We may need to start thinking of healthcare in this way because I contend that with the centrality of the EHR within the healthcare system, healthcare is no longer just a service industry, but a data industry.
Now, I believe most physicians still see the job as serving the best interests of the patient, and I even believe that most healthcare administrators would also say (and believe) the same same thing, but in fact, a patient’s digital data set from the moment they walk through the door to the moment they die (and sometimes even after that) is now the fuel which runs the machine.
With the rare exception of a trauma emergency, a patient can’t be seen without first signing up for an EHR and then immediately being represented by digitalized identifiers and an EHR-friendly patient number.
Next, data about the patient will be placed in search-friendly fields—everything from birthdates to highly personal medical histories—all made available for current and future artificial intelligence data mining harvesting and subsequent processing.
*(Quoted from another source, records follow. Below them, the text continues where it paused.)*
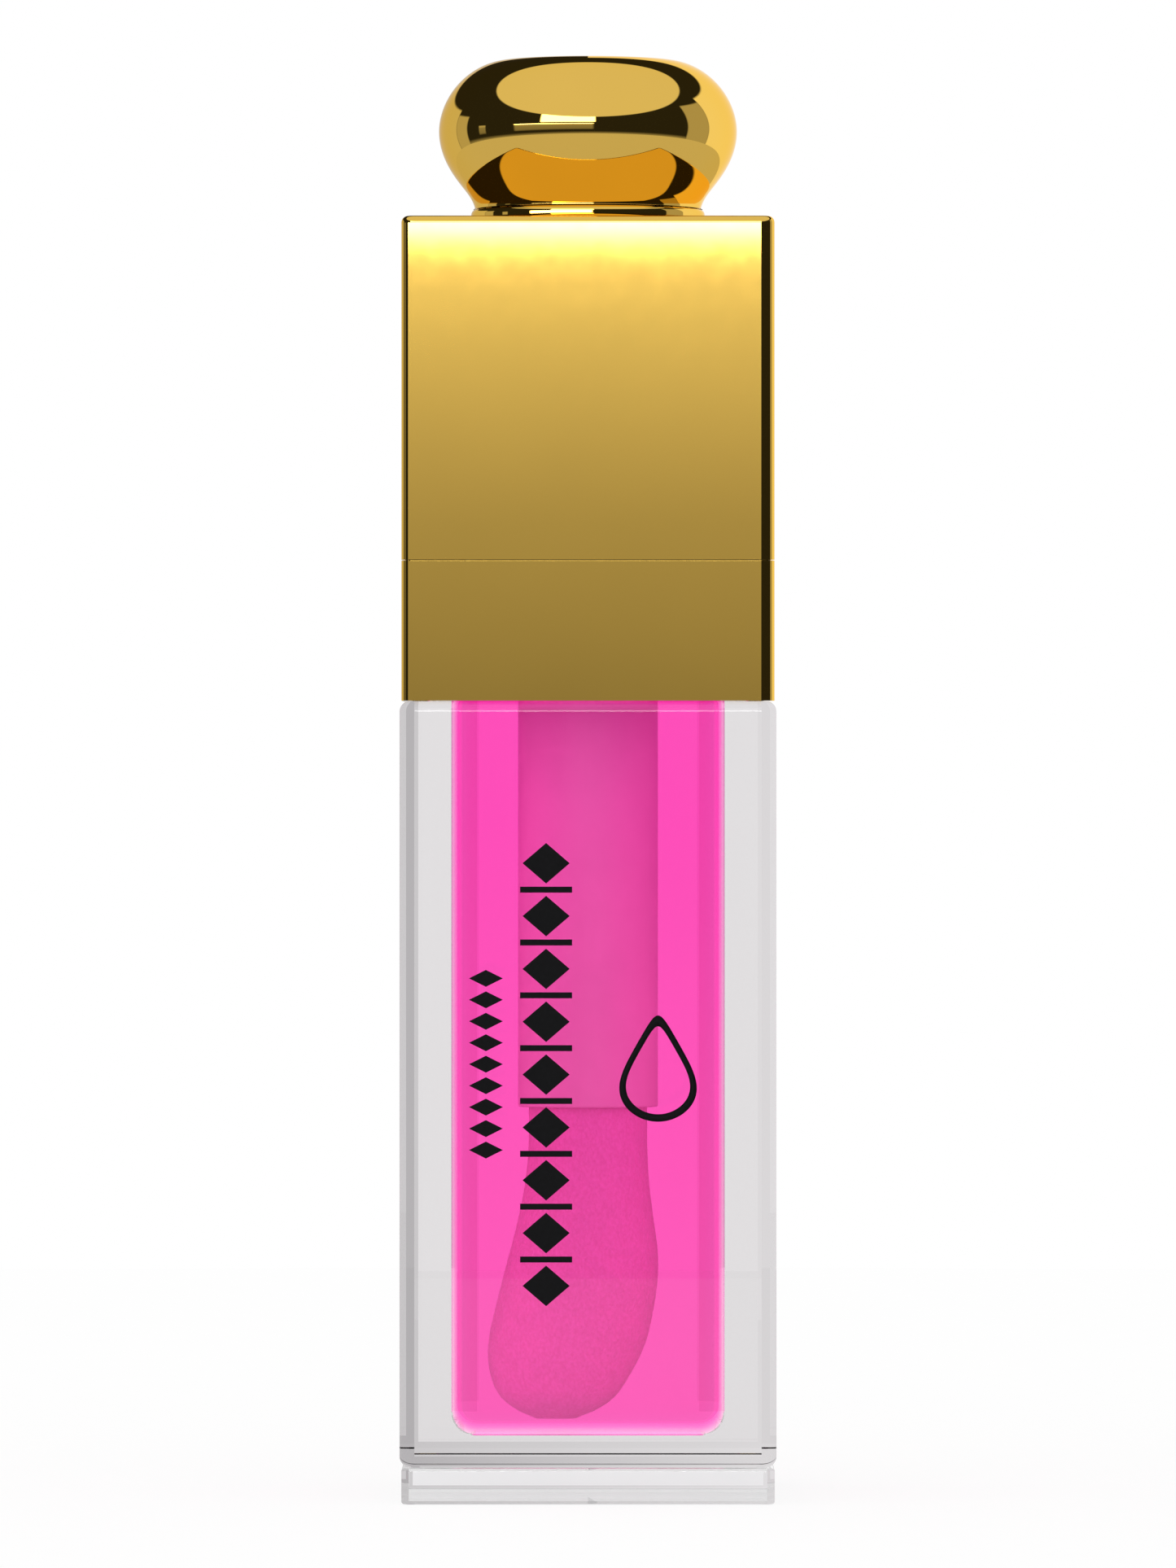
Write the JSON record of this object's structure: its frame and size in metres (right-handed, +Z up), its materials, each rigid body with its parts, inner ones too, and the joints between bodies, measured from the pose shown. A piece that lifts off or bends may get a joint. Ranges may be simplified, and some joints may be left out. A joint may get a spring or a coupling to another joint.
{
  "type": "lip gloss tube",
  "caption": "Square thick-walled clear tube of gloss with a gold collar, a gold screw cap with a round knob, and a wand with a slanted flocked tip.",
  "frame": {"origin": "centre of the base block's underside", "axes": "+Z up along the tube to the knob, +X to the right and +Y away from the printed front face"},
  "size_m": [0.02, 0.02, 0.0772],
  "materials": {
    "clear_plastic": "clear, polished",
    "gold_plastic": "metallised gold, polished",
    "gloss_liquid": "translucent glossy pink liquid",
    "natural_plastic": "natural white polypropylene",
    "stem_plastic": "pale pink, smooth",
    "tip_plastic": "soft moulded core",
    "flock": "short flocked nap, wet with gloss",
    "soft_white": "soft polyethylene",
    "steel": "plain steel"
  },
  "bodies": {
    "bottle_body": {"base_block": "clear_plastic", "bottle": "clear_plastic", "neck_insert": "natural_plastic", "wiper": "soft_white", "collar": "gold_plastic", "gloss": "gloss_liquid"},
    "pull_carrier": {"sealing_ring": "soft_white"},
    "rise_carrier": {"cap_weight": "steel"},
    "cap_and_wand": {"inner_cap": "natural_plastic", "outer_cap": "gold_plastic", "knob": "gold_plastic", "knob_post": "natural_plastic", "stem": "stem_plastic", "applicator_tip": "tip_plastic", "tip_flock": "flock"}
  },
  "joints": [
    {"name": "wand_pull", "type": "slide", "parent": "bottle_body", "child": "pull_carrier", "axis": [0, 0, 1], "range_m": [0, 0.062], "deforming": ["wiper", "gloss"]},
    {"name": "thread_rise", "type": "slide", "parent": "pull_carrier", "child": "rise_carrier", "axis": [0, 0, 1], "range_m": [0, 0.00376], "deforming": ["wiper", "gloss"]},
    {"name": "cap_turn", "type": "hinge", "parent": "rise_carrier", "child": "cap_and_wand", "pos_m": [0, 0, 0.05], "axis": [0, 0, 1], "range_deg": [0, 540], "deforming": ["wiper", "gloss"]}
  ],
  "couplings": [
    {"joint": "thread_rise", "follows": "cap_turn", "m_per_rad": 0.00039789}
  ]
}
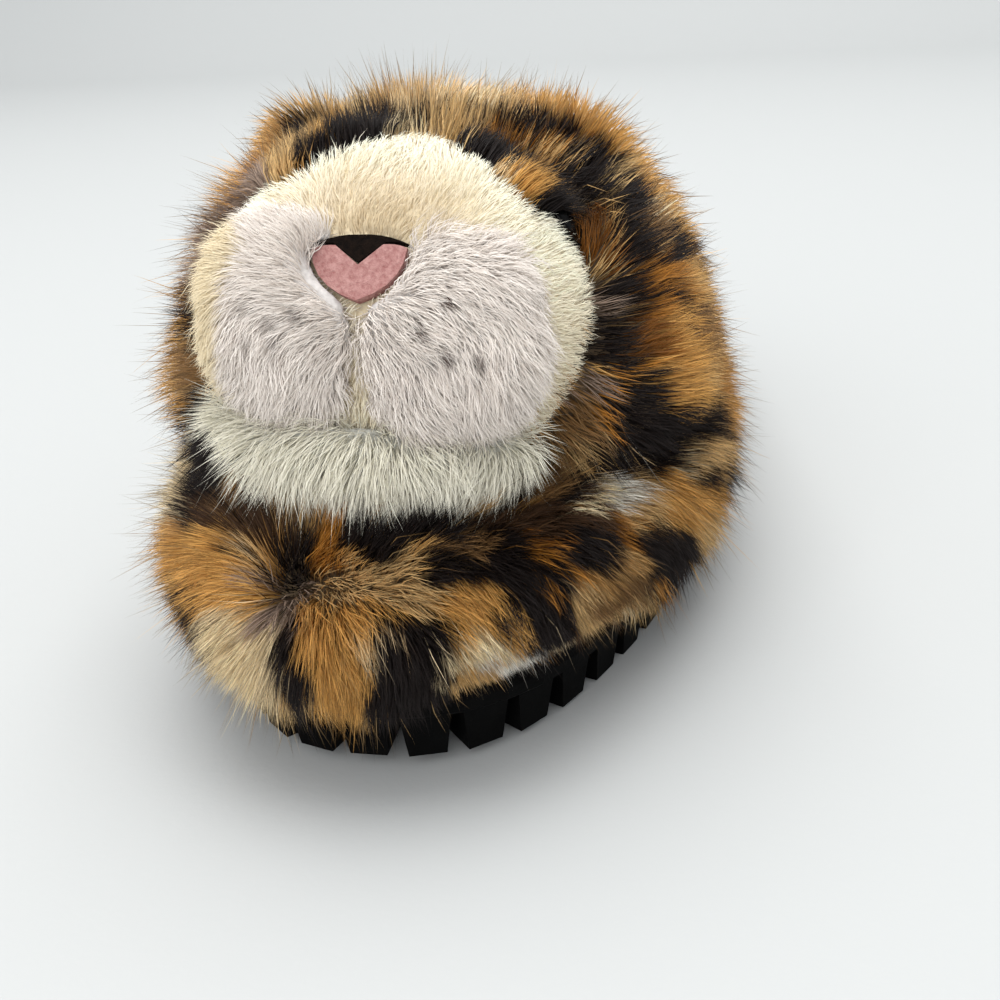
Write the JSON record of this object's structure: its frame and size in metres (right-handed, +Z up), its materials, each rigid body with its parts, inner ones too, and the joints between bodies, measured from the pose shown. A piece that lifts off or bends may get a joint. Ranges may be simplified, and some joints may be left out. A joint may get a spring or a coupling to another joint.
{
  "type": "faux fur slide",
  "caption": "Platform slide with a fur-wrapped sole, lugged outsole and a hollow closed-toe upper shaped as a plush big-cat head with a stuffed muzzle.",
  "frame": {"origin": "on the floor, in the middle of the shoe's length and width", "axes": "-Y towards the toe, +X towards the outer side of a left shoe, +Z up"},
  "size_m": [0.1274, 0.2992, 0.1264],
  "materials": {
    "outsole_rubber": "matt black, moulded lugs",
    "platform_fur": "deep faux fur, leopard pattern in tan, golden brown and near black",
    "insole_plush": "short plush",
    "upper_fur": "deep faux fur, leopard pattern",
    "head_fur": "deep faux fur, leopard pattern",
    "ear_fur": "faux fur",
    "muzzle_pile": "short cream pile",
    "pad_pile": "grey-white pile",
    "chin_pile": "long white pile",
    "nose_felt": "pink felt",
    "rim_felt": "black felt",
    "eye": "black, smooth"
  },
  "bodies": {
    "root": {"outsole": "outsole_rubber", "platform_wrap": "platform_fur", "insole": "insole_plush", "upper": "upper_fur", "head": "head_fur", "ear_left": "ear_fur", "ear_right": "ear_fur", "muzzle": "muzzle_pile", "pad_left": "pad_pile", "pad_right": "pad_pile", "chin": "chin_pile", "nose": "nose_felt", "nose_rim": "rim_felt", "eye_left": "eye", "eye_right": "eye"}
  },
  "joints": []
}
And what happens with this data?
Who can say? No one, because since a patient’s EHR data will remain part of the institution forever (or at least as long as the institution or the future acquirers of that institution exist), it may be used for purposes that have yet to even be considered!
(See my post EHR Ethics: It’s Not About HIPPA for more thoughts on this topic)
Now, hopefully, some of it will be directed to help that particular patient, but it will also be presumptively be used as a part of larger data sets—perhaps help future patients, future business models, future institution initiatives, etc.
Data is the coin of the realm of healthcare, and although a patient engaging a healthcare institution is only seen once in the context of “service”, the data from even that one visit—not dissimilar to actual coins— will be used indefinitely for years in the future.
So, let’s be honest. Healthcare is as much a data industry as it is a service industry—it just depends on your perspective.